Apologies Don’t Mean Anything Anymore
Enough already with the apologies.
We’ve turned ourselves into a nation of apologizers. Or, more precisely, a nation of people demanding apologies.
We’re up to our eyeballs in apology ultimatums. Actor Michael Richards was barraged with demands to apologize for hurling racial slurs at hecklers during a comedy club appearance, but when he did, it wasn’t enough. His career is ruined, supposedly. Likewise, a professional basketball player, Damon Jones of Cleveland, called a press conference to apologize for getting booted out of a game, but for some it was “too late.” In a recent call for public groveling, Sen. John Kerry (D-Mass.) needed to apologize to soldiers in Iraq for implying that they’re dropouts and losers.
Rush Limbaugh had to apologize to Michael J. Fox for doubting his afflictions. Rep. Charlie Rangel (D.-N.Y.) for calling Vice President Dick Cheney a "son of a bitch."
Ted Haggard, an evangelical Christian leader, for paying for gay sex and hypocritically violating his preachments. Republicans for having anything to do with evangelicals. Idaho Gov. Jim Risch for ordering an emergency hunt of 160 elk that had escaped from a hunting preserve. The sponsors of a TV ad about a Florida constitutional amendment for demeaning Italian-Americans. President Bush for … well, everything.
In the one notable exception, no one expected an apology from O.J. Simpson and his publisher for the witless book about how he could have murdered his estranged wife Nicole Simpson and her boyfriend Ron Goldman, and none was given.
Normally, however, if you don’t apologize, then you are required to apologize for not apologizing.

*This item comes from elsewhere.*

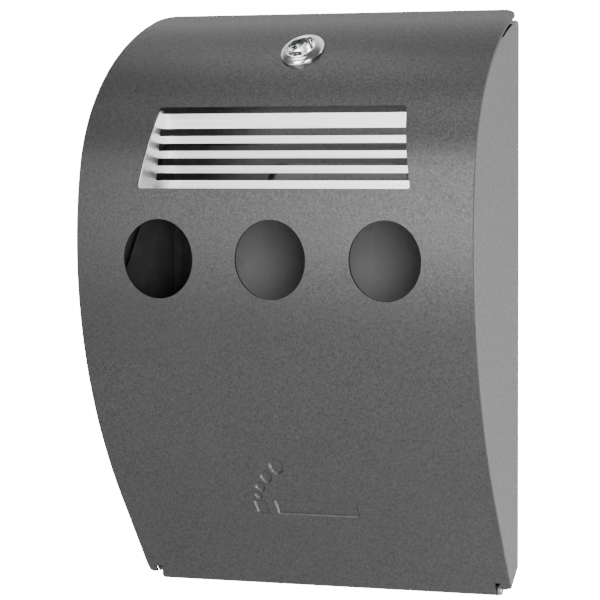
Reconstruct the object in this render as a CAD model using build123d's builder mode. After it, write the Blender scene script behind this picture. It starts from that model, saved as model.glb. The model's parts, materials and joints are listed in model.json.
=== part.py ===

As Mel Gibson and Trent Lott discovered, an apology sometimes isn’t good enough. Bowing and scraping are required. Or reparations, even if the offense occurred a century ago. British Prime Minister Tony Blair apologized for the deaths of millions of Irish during the Potato Famine, but his regrets fell short because he didn’t drop a bag of money onto my Irish lap.
The demands for public contrition and flogging have become an epidemic. You know this is so when Republicans, less prone to and skilled at demanding apologies, have joined the chorus by trying to squeeze an apology out of Kerry. Kerry said he apologized—we have his word on it—but truth is? It was an artless non-apology, in which he in effect suggested that he was sorry if someone was so stupid that he couldn’t understand that Kerry was making a joke. It was no better than the classic and transparent non-apology in which someone—usually a politician—admits that “mistakes were made,” but fails to mention that they were his mistakes.
There are nuances. The truly bold at this game can turn a demand for an apology to their advantage. For example, if you are a Republican who is demanding an apology from Kerry, you’ll find Democrats turning the tables and taking the offensive by huffing, “We demand an apology for the 655,000 Iraqi civilians that have died as a result of the invasion of Iraq.” I, in turn, demand an apology from the incompetents who tried to pass off this wildly inaccurate guess as science and the media for so gullibly repeating it.
We might as well require a standing demand for apologies from anyone who dares to open his mouth in public. For too many Americans, the only way to “restore civility to American discourse” is to sic the apology coppers on anyone who dares express an opinion. There’s no use even talking to, much less debating with, anyone whose demand for an apology is always on his lips. The demand for an apology trumps all reason and reality that might have been brought into the discussion.
I long for a Steve Martin moment, when the highly visible target of demands for a public apology calls a press conference, stands before the microphone, curls a lip and sneers, “Well, excuuuuuse me.”
It won’t happen, because the politics of apology—the logical extension of the politics of suffering and victimization—won’t allow it. Here’s how it works: First, show that someone (preferably yourself) is suffering. Then, accuse someone else of causing that suffering, and presto, you have a victim. Anytime you have a victim, you have a loathsome, mean-spirited troll. In the worldview of the apology commanders (Shall we call them apolocommanders? Sorry.), there must be a victimizer for every victim. It’s just not possible for anyone to have a problem, no matter how small or large, without being someone’s victim.
The word “apology” once was a useful and precise noun, whose definition has been corrupted by apology demanders who wouldn’t recognize its original meaning, going back to Plato: a reasoned argument or writing in justification of something, such as a philosophical construct. It was explanation, not regrets. Today, the meaning has been updated to “a regretful, public acknowledgment of a wrong,” which is fine, except that a “wrong” in today’s world of moral relativism has become a totally subjective thing. Now, an apology is a tool used to throttle anyone who disagrees or hurts your feelings.
Which is to say that demands for an apology are tools to make the offended party feel better about his own opinions, as weak as they may be. The purpose of an apology isn’t the redemption of the person committing the wrong; it’s to make the apology demanders feel superior, to gain a political win.
Otherwise, we might hear “I forgive you” a little more often.